Kentucky Health News
Kentucky legislators have sent Gov. Andy Beshear a conservative one-year budget, wrapping up the second half of what is normally a two-year spending plan that was adjusted last year out of concern for the looming financial impact of the novel coronavirus pandemic.
The Democratic governor can veto line items in the budget, but the vetoes would likely be overridden by the supermajorities of Republicans in the House and Senate; only a majority is needed to override.
House Bill 192, sponsored by Rep. Jason Petrie, R- Elkton, which holds the budget, passed the Senate 30-0 with six members passing. The House vote was 74-21, largely on party lines.
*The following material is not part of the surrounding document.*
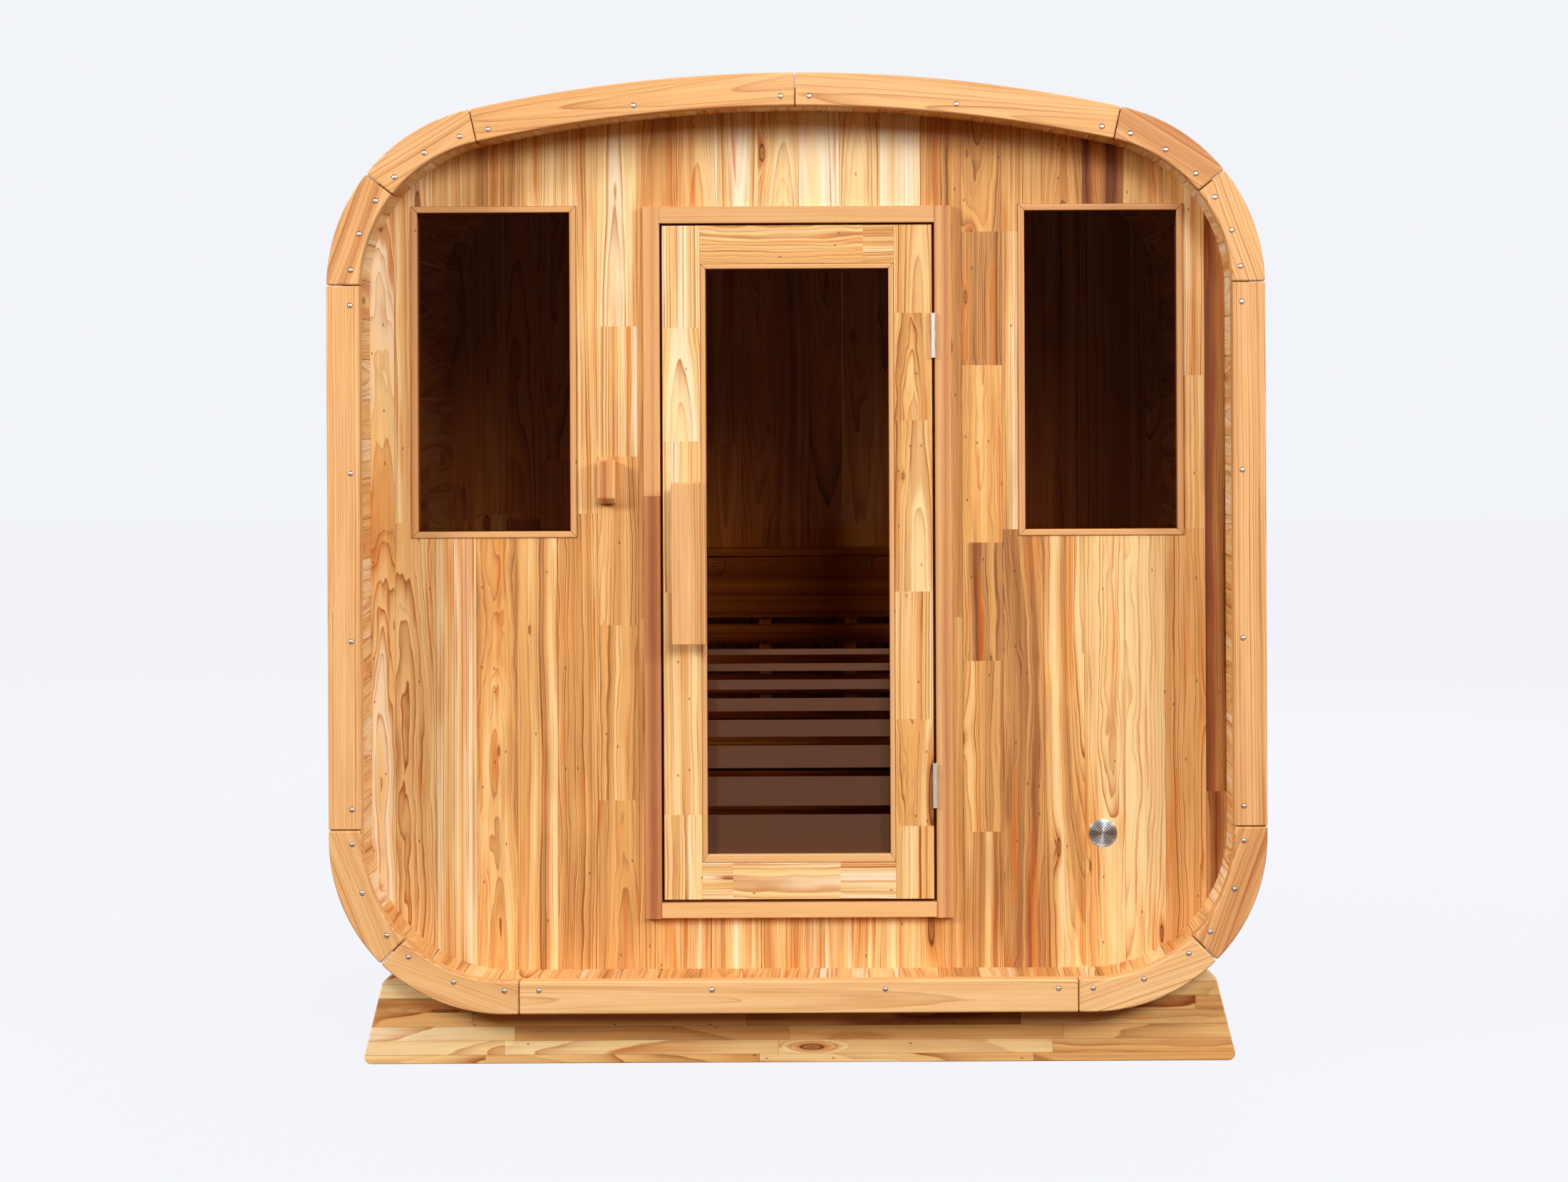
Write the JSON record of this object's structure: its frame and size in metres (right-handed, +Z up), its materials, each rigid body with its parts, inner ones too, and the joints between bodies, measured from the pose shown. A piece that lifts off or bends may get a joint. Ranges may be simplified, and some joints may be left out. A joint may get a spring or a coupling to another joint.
{
  "type": "cabin sauna",
  "caption": "Rounded timber cabin sauna on cradles, with a recessed front wall, a glazed hinged door, two tinted windows and a bench inside.",
  "frame": {"origin": "on the ground, under the middle of the cabin", "axes": "+Z up, front with the door towards -Y, +X to the right when facing the front"},
  "size_m": [2.1, 1.8, 2.23],
  "materials": {
    "stave_wood": "oiled",
    "rim_wood": "oiled",
    "wall_wood": "planed",
    "frame_wood": "planed",
    "door_wood": "planed",
    "bench_wood": "planed",
    "cradle_wood": "planed",
    "tinted_glass": "clear tinted",
    "stainless_steel": "brushed"
  },
  "bodies": {
    "cabin": {"floor_staves": "stave_wood", "side_staves_left": "stave_wood", "side_staves_right": "stave_wood", "roof_staves": "stave_wood", "corner_staves_upper_left": "stave_wood", "corner_staves_upper_right": "stave_wood", "corner_staves_lower_left": "stave_wood", "corner_staves_lower_right": "stave_wood", "front_rim_top": "rim_wood", "front_rim_sides": "rim_wood", "front_rim_bottom": "rim_wood", "front_rim_corners_left": "rim_wood", "front_rim_corners_right": "rim_wood", "back_rim_top": "rim_wood", "back_rim_sides": "rim_wood", "back_rim_bottom": "rim_wood", "back_rim_corners_left": "rim_wood", "back_rim_corners_right": "rim_wood", "front_wall_left": "wall_wood", "front_wall_right": "wall_wood", "front_wall_over_door": "wall_wood", "front_wall_under_door": "wall_wood", "back_wall": "wall_wood", "door_jamb_left": "frame_wood", "door_jamb_right": "frame_wood", "door_head": "frame_wood", "door_sill": "frame_wood", "window_frame_left": "door_wood", "window_frame_right": "door_wood", "window_glass_left": "tinted_glass", "window_glass_right": "tinted_glass", "vent_grille": "stainless_steel", "robe_peg": "rim_wood", "front_cradle": "cradle_wood", "back_cradle": "cradle_wood", "bench_top": "bench_wood", "bench_front": "bench_wood", "bench_posts": "bench_wood", "bench_bearers": "bench_wood", "backrest_slats": "bench_wood", "backrest_rails": "bench_wood", "backrest_battens": "bench_wood", "frame_hinge_leaves": "stainless_steel"},
    "door": {"door_hinge_leaves": "stainless_steel", "door_stile_left": "door_wood", "door_stile_right": "door_wood", "door_rails": "door_wood", "door_bead": "door_wood", "door_glass": "tinted_glass", "door_handle": "rim_wood"}
  },
  "joints": [
    {"name": "door_hinge", "type": "hinge", "parent": "cabin", "child": "door", "pos_m": [0.31025, -0.773, 1.128], "axis": [0, 0, 1], "range_deg": [0, 110]}
  ]
}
The budget does not include money for the many health-related items that were in Beshear’s proposal, it does include money for one: pension reform for health departments and quasi-governmental agencies.
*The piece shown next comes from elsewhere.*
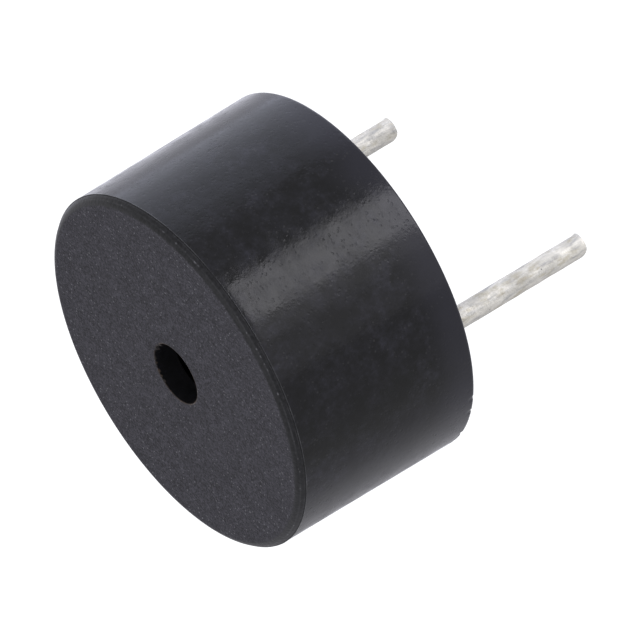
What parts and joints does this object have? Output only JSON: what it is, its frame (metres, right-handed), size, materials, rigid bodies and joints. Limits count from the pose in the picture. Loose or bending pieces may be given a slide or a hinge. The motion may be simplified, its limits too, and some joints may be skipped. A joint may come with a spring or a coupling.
{
  "type": "magnetic buzzer",
  "caption": "Round through-hole magnetic sounder in a black moulded cup, with a sound port in its face and tinned pins of unequal length under its potted base.",
  "frame": {"origin": "middle between the two pins, on the seating plane: the flat rim of the open base that stands on a circuit board", "axes": "+Z out of the face with the sound port, pins along -Z; +X from the axis to the positive, longer pin; +Y completes the right-handed frame"},
  "size_m": [0.012, 0.012, 0.0124],
  "materials": {
    "moulded_plastic": "satin",
    "spring_steel": "satin",
    "soft_iron": "matte",
    "ring_plastic": "matte",
    "ferrite": "matte",
    "bobbin_plastic": "matte",
    "enamelled_copper": "gloss",
    "plated_iron": "satin",
    "board_laminate": "satin",
    "copper_foil": "satin",
    "tinned_wire": "satin",
    "solder": "satin",
    "potting_resin": "gloss"
  },
  "bodies": {
    "root": {"housing": "moulded_plastic", "diaphragm": "spring_steel", "diaphragm_weight": "soft_iron", "support_ring": "ring_plastic", "ring_magnet": "ferrite", "core_pole": "soft_iron", "coil_bobbin": "bobbin_plastic", "coil_winding": "enamelled_copper", "yoke_plate": "plated_iron", "circuit_board": "board_laminate", "positive_pad": "copper_foil", "negative_pad": "copper_foil", "positive_pin": "tinned_wire", "negative_pin": "tinned_wire", "positive_solder": "solder", "negative_solder": "solder", "base_seal": "potting_resin"}
  },
  "joints": []
}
The nuts and bolts of the reform are  in HB 8, sponsored by Rep. Jim DuPlessis, R-Elizabethtown. It was delivered to Beshear March 12 after passing both chambers unanimously. A similar bill passed the House last year, but was not heard in the Senate.
HB 8 calls for the agencies to pay only what they owe the Kentucky Employees Retirement System to cover employees’ pensions, not the current percentage-of-pay formula. The entities would have 30 years to pay off their unfunded pension liability, using a set cost they can include in their budgets.
At a February committee meeting, DuPlessis explained that the percentage-of pay formula keeps employers from paying their employers better, reduces services, and encourages employers to hire fewer employees and to instead hire contract workers, which further exacerbates the problem.
Lawmakers froze pension contribution rates for health departments, regional universities and quasi-governmental agencies at 49.47% of payroll, but that rate is set to jump July 1 to 85%, a rate that is not sustainable for many of them; for every dollar an employee is paid, the agency must pay 85 cents in pension cost.
Going forward, health departments and quasi-governmental agencies will make two payments, one based on a fixed amount to cover their past unfunded pension liability and another for their current employees, based on a percentage of payroll, currently around 10%.
The budget provides about $25 million in state funds to subsidize health-department pension payments. DuPlessis told a Senate committee in March that about six health departments would need to be subsidized to meet their new pension requirement.
One reason given for such a conservative budget is that the state is expecting to receive $2.4 billion from the American Rescue Plan and detailed guidance on how it can be spent has not been issued. Other federal-relief money will go directly to cities, counties and school districts.
The budget gives the legislature final say on how the relief money is to be spent. HB 405, also sent to Beshear, includes a provision that would fine the state’s budget office $902,2000 if Beshear spends any of the federal money without the legislature’s approval.
Legislators and Beshear are discussing how the relief money should be spent, and could agree on legislation that could still be passed on the last two days of the legislative session, March 29-30.
The legislature took very little from Beshear’s budget proposal. One example: He proposed adding $100 million to the state’s “rainy day fund,” a reserve that can be used when revenue falls below expectations, but legislators put more than $600 million, increasing it to more than $1 billion.
Beshear’s budget also had additional money for health departments, 76 more social workers and full-time mental health staff at schools, more to help people with intellectual or developmental disabilities and fully fund Medicaid. None of these health-related items were included in the legislature’s budget.
Here are some of the health-related provisions in the budget:
From the Tobacco Settlement Fund:
  • $500,000 for a rural mental-health and suicide-prevention pilot program
  • $900,000 for The Healing Place, an addiction recovery program
  • $7 million for the Health Access Nurturing Development Services Program (HANDS)
  • $965,000 for Healthy Start initiatives (up from $942,000 this year)
  • $965,000 for early childhood mental health (up from $942,000 this year)
  • $1,013,200 for early childhood oral health (up from $989,100 this year)
  • $2 million for smoking cessation, much less than advocates want
From the General Fund:
  • $1.9 million for the Kentucky Poison Control Center, which operates the Covid-19 hotline. The budget notes that $750,000 has been allocated for the center and says that if federal funds become available for any Covid-19 expenditures, they must be used to do so and any state-budgeted money that is not used would return to the General Fund.
  • $500,000 for the Kentucky Colon Cancer Screening Program
  • $2.5 million to the Kentucky Pediatric Cancer Research Trust Fund
  • $500,000 for ovarian cancer screening
  • $93,700 each for grants to the Brain Injury Association of America, Kentucky Chapter and the Epilepsy Foundation of Kentuckiana to help veterans who have experienced brain trauma.
  • $16 million in state funds and $59 million in federal funds for additional Medicaid reimbursement of $29 per day to nursing homes through Dec. 31. This money is intended for coronavirus pandemic relief.